Sakın vazgeçmeyin, umudunuzu yitirmeyin; asla!

Egemenler tarafından tüm bu baskı-sindirme ve yok etme projeleri hızla hayata geçirilirken komünistlerin, yurtseverlerin, devrimcilerin bu saldırılara yeterli derecede karşı koyuş geliştirdikleri, kitleleri örgütleyerek seferber edebildikleri, kamuoyu oluşturabildikleri vs. söylenemez. Bunun muhasebesinin yapılması gerekir, bu bir zorunluluktur. Ne var ki komünistlerin, devrimcilerin, yurtseverlerin “hiçbir şey” yapmadıklarını söyleyenler de iflah olmaz revizyonist, oportünist karamsarlardır.

Can pahasına sürdürülen bir mücadele var ve bu mücadele egemenler tarafından yok edilemiyor, yok edilemeyecek de! Bu yok edilemeyişteki en önemli özellik “kendine, kendi gücüne dayanmaktır.” Komünistler, devrimciler, yurtseverler her şeyden önce kendilerine, kendi özgüçlerine, içinden çıkıp geldikleri halka dayanırlar. Bunun dışında hiçbir güç, özellikle adı ne olursa olsun hiçbir düzen partisi çözüm olamaz. Serdar Can yoldaşın bir tanımlamasıyla, “Umut, 24 Nisan’da doğan Anadolu güneşidir.” 24 Nisan’da doğan güneşimizin, coğrafyamızın dört bir yanını ısıtması elbette her bir komünist olma iddiasını taşıyan yoldaşın her gününü, her saatini mücadele akıtması ile mümkündür. 16 Mart’ta zindanların ardında bedenini ateşe vererek tecride karşı eylem yaparak Mazlumlaşan Zülküf Gezen’in bedeninden yükselen ateşi mücadelemizin ateşi haline getirmekle mümkündür.
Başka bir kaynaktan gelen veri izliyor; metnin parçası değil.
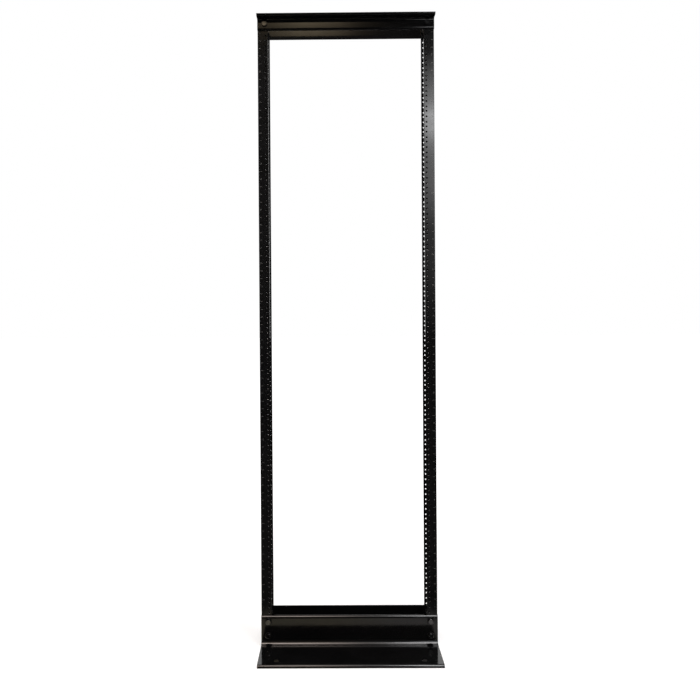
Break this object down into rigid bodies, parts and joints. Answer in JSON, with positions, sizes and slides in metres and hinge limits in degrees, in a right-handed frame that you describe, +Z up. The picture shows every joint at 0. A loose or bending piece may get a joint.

18 Mart günü Rojava’da şehit düşen anarşist enternasyonalist yoldaşımız, İtalyan Partizan Tekoşer Piling’in (Lorenzo Orsetti) bizlere bıraktığı mektupta dediği gibi:

“Sizin için herşeyin en iyisini diliyor ve (eğer henüz yapmıyorsanız) bir gün sizin de bizden sonrakiler için hayatınızı verme kararı almanızı umuyorum. Çünkü dünya yalnızca bu şekilde değiştirilebilir. Ancak her birimizin içinde bulunan bireyselliği ve egoizmi yenerek fark yaratabiliriz. Bunlar zor zamanlar biliyorum, ama sakın vazgeçmeyin, umudunuzu yitirmeyin; asla! Bir an bile. Herşey kaybedilmiş gibi gözükse de, kötü şeyler insanlara acı verse de ve dünya dayanılmaz hale gelse de, güç bulmaya devam edin ve bunu yoldaşlarınıza aktarın. Tam da bunun gibi karanlık anlarda bu ışık yardımcı olacaktır. Ve her zaman hatırlayın: ‘Bütün fırtınalar küçük bir damla ile başlar.’ Siz de bu damla olmaya çalışın.” Damlalar hızlanıyor ve ateş topları büyüyor! Fırtınaya ve yangına hazır olalım!